Here no significant effects were observed across tests, F(1,4)=4.550, p=.100, nor across talkers, F(1,4)=4.369, p=.105. Again, no interaction was observed, F(1,4)=1.395, p=.303.
Integration performance with the congruent stimuli across tests is shown in Figure 6. The averages for training talkers and testing talkers are shown. Here integration is defined as the difference between the percent correct in the A+V condition and the best single modality performance (A-only or V-only). Using this measure, the amount of integration actually declines slightly from pre-test to post-test for both the training talkers and the testing talkers. A two-factor ANOVA revealed that there was no significant main effect of test (pre vs. post), F(1,4)=3.642, p=.13. There was also no significant main effect of talker (training vs. testing), F(1,4)=1.359, p=.30. This decrease in integration could be attributed to the fact that the listeners showed greater improvements in the A-only and V-only conditions as compared to the A+V condition.

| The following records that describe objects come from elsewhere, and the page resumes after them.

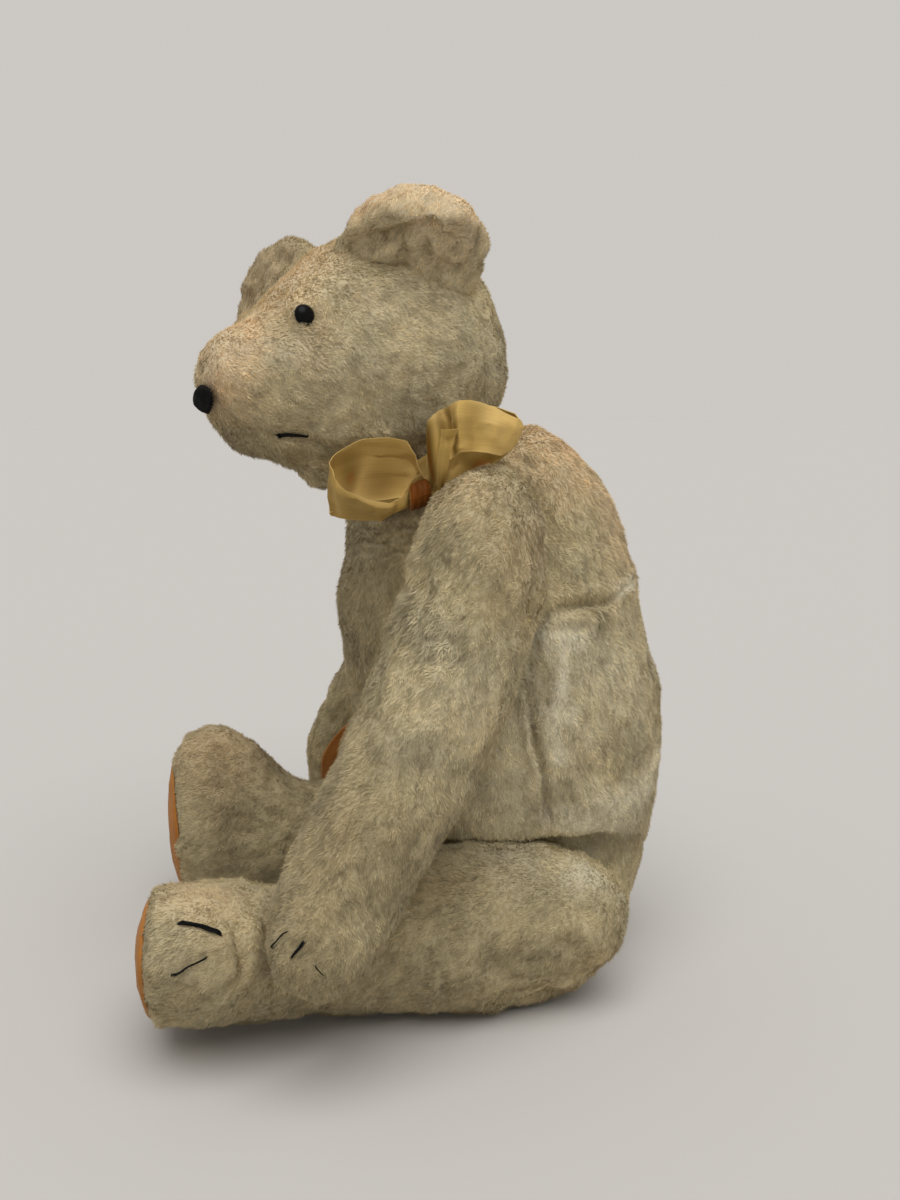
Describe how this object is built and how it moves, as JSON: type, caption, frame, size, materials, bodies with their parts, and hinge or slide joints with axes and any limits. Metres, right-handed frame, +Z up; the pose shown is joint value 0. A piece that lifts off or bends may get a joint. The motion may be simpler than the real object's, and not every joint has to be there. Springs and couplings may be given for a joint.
{
  "type": "teddy bear",
  "caption": "Worn cream mohair teddy bear, sitting with its head turned, disc-jointed neck, shoulders and hips, felt paw and foot pads, black floss nose and claws, gold ribbon bow.",
  "frame": {"origin": "a point in the flat spot that the body sits on, on the bear's middle plane between the hips", "axes": "+Z up, -Y the way the body and feet face, +X the bear's own left"},
  "size_m": [0.2658, 0.2175, 0.319],
  "materials": {
    "cover_mohair": "short worn cream mohair pile, mottled grey and tan",
    "felt": "thick rust-gold felt",
    "floss": "black embroidery floss",
    "button_black": "black boot button, slightly scuffed",
    "ribbon_cloth": "stiff faded gold ribbon",
    "disc_board": "pressed board joint disc",
    "joint_steel": "dull steel joint hardware"
  },
  "bodies": {
    "trunk": {"torso": "cover_mohair", "neck_ribbon": "ribbon_cloth", "neck_disc_inner": "disc_board", "neck_washer_inner": "joint_steel", "neck_cotter_pin": "joint_steel", "shoulder_left_disc_inner": "disc_board", "shoulder_left_washer_inner": "joint_steel", "shoulder_left_cotter_pin": "joint_steel", "shoulder_right_disc_inner": "disc_board", "shoulder_right_washer_inner": "joint_steel", "shoulder_right_cotter_pin": "joint_steel", "hip_left_disc_inner": "disc_board", "hip_left_washer_inner": "joint_steel", "hip_left_cotter_pin": "joint_steel", "hip_right_disc_inner": "disc_board", "hip_right_washer_inner": "joint_steel", "hip_right_cotter_pin": "joint_steel"},
    "head_unit": {"head": "cover_mohair", "ear_left": "cover_mohair", "ear_right": "cover_mohair", "eye_left": "button_black", "eye_right": "button_black", "nose": "floss", "mouth_left": "floss", "mouth_right": "floss", "neck_disc_outer": "disc_board", "neck_washer_outer": "joint_steel"},
    "left_arm": {"arm_left": "cover_mohair", "paw_pad_left": "felt", "paw_claw_left_1": "floss", "paw_claw_left_2": "floss", "paw_claw_left_3": "floss", "shoulder_left_disc_outer": "disc_board", "shoulder_left_washer_outer": "joint_steel"},
    "right_arm": {"arm_right": "cover_mohair", "paw_pad_right": "felt", "paw_claw_right_1": "floss", "paw_claw_right_2": "floss", "paw_claw_right_3": "floss", "shoulder_right_disc_outer": "disc_board", "shoulder_right_washer_outer": "joint_steel"},
    "left_leg": {"leg_left": "cover_mohair", "foot_pad_left": "felt", "foot_claw_left_1": "floss", "foot_claw_left_2": "floss", "hip_left_disc_outer": "disc_board", "hip_left_washer_outer": "joint_steel"},
    "right_leg": {"leg_right": "cover_mohair", "foot_pad_right": "felt", "foot_claw_right_1": "floss", "foot_claw_right_2": "floss", "hip_right_disc_outer": "disc_board", "hip_right_washer_outer": "joint_steel"}
  },
  "joints": [
    {"name": "neck_turn", "type": "hinge", "parent": "trunk", "child": "head_unit", "pos_m": [0, -0.049, 0.211], "axis": [0, -0.3584, 0.9336], "continuous": true},
    {"name": "shoulder_left_turn", "type": "hinge", "parent": "trunk", "child": "left_arm", "pos_m": [0.043, -0.034, 0.185], "axis": [0.9588, 0, 0.284], "range_deg": [-4, 110]},
    {"name": "shoulder_right_turn", "type": "hinge", "parent": "trunk", "child": "right_arm", "pos_m": [-0.043, -0.034, 0.185], "axis": [0.9588, 0, -0.284], "range_deg": [-85, 110]},
    {"name": "hip_left_turn", "type": "hinge", "parent": "trunk", "child": "left_leg", "pos_m": [0.0285, -0.004, 0.033], "axis": [1, 0, 0], "range_deg": [-2, 100]},
    {"name": "hip_right_turn", "type": "hinge", "parent": "trunk", "child": "right_leg", "pos_m": [-0.0285, -0.004, 0.033], "axis": [1, 0, 0], "range_deg": [-2, 100]}
  ]
}
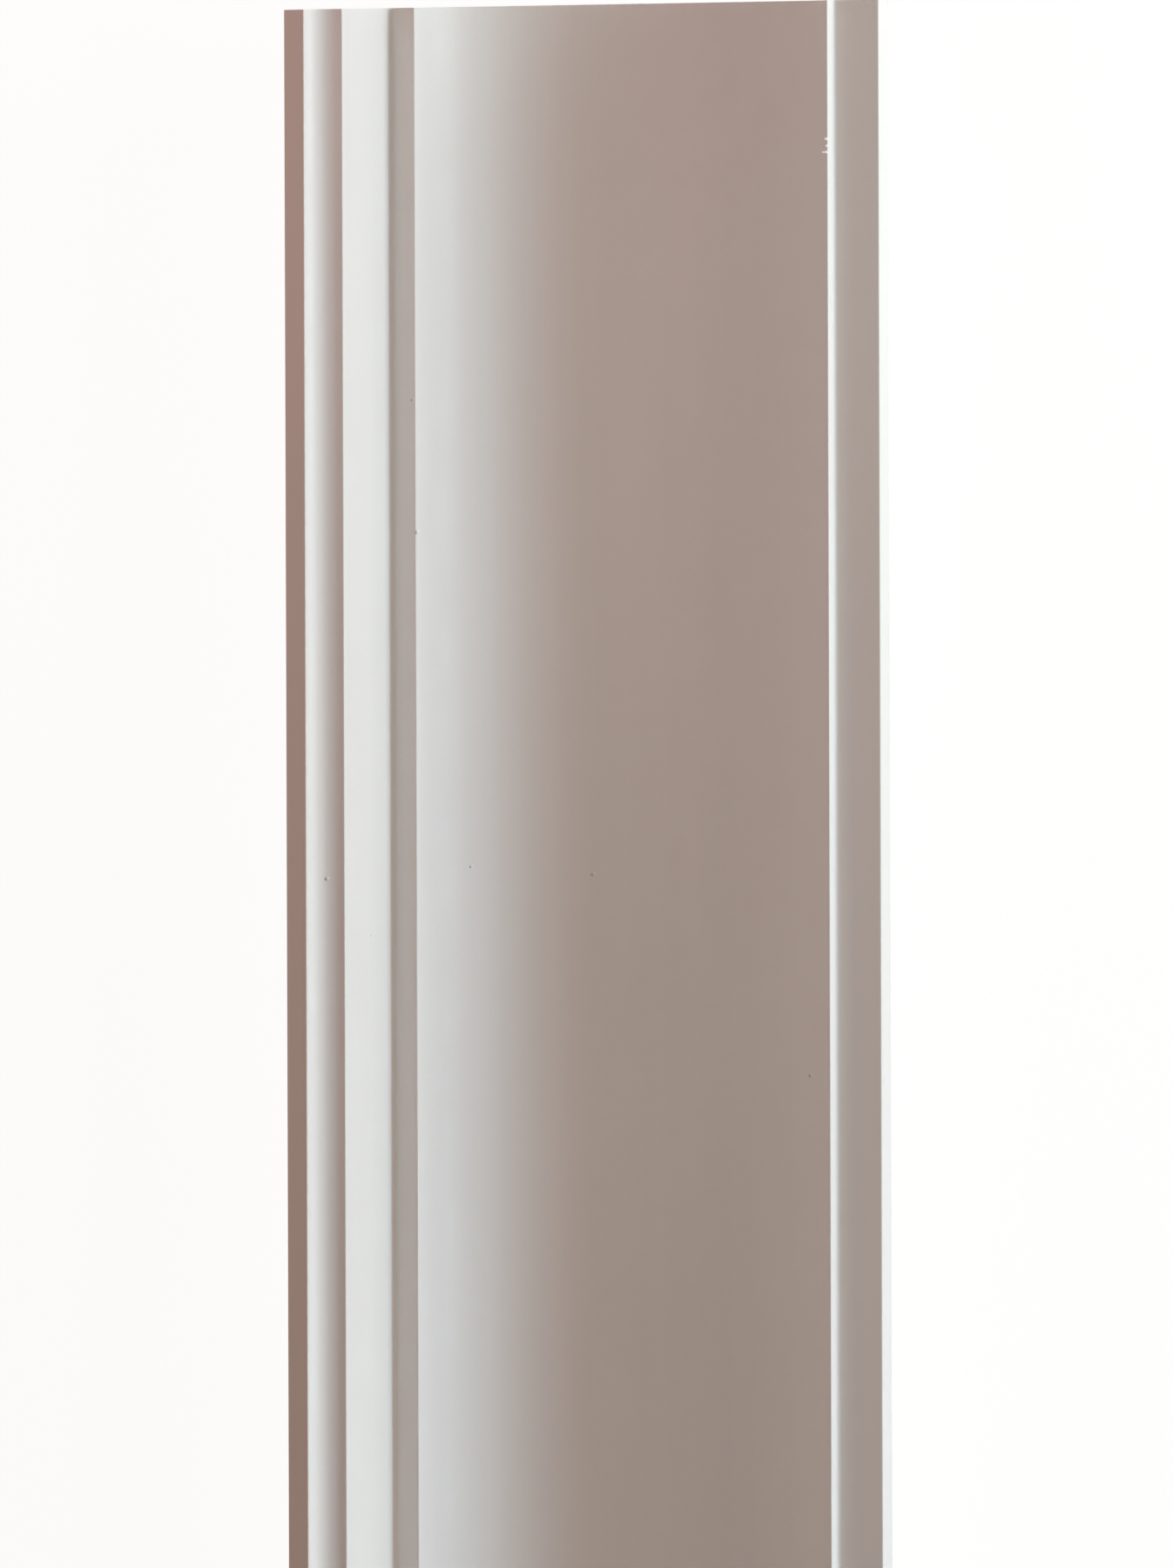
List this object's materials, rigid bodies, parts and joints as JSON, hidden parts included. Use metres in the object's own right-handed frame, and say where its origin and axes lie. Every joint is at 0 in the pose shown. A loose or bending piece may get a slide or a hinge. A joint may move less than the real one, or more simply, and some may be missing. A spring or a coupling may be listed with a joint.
{
  "type": "polyurethane cornice moulding",
  "caption": "Long foam ceiling moulding with a stepped show face, a small and a large hollow, two glue faces and a flat back, in white primer.",
  "frame": {"origin": "middle of the outline, at the level the flat back rests on", "axes": "+Y along the length, +Z out of the show face, +X from the wall edge to the ceiling edge"},
  "size_m": [0.1602, 2, 0.0434],
  "materials": {
    "primed_foam": "white factory primer with a soft satin sheen, over fine closed foam"
  },
  "bodies": {
    "root": {"cornice_moulding": "primed_foam"}
  },
  "joints": []
}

Figure 7 examines the results for stimuli produced by individual talkers. The pretest and post-test percent correct responses in the A-only condition across listeners this figure shows for the three training talkers as well as the two testing talkers. In this figure it is important to note that training talkers JK and EA and the testing talkers KS and DA all began with similar baseline percent correct intelligibility. However, training talker LG started off with a percent correct intelligibility that was slightly higher than the others and listeners showed a greater improvement in this modality with this talker.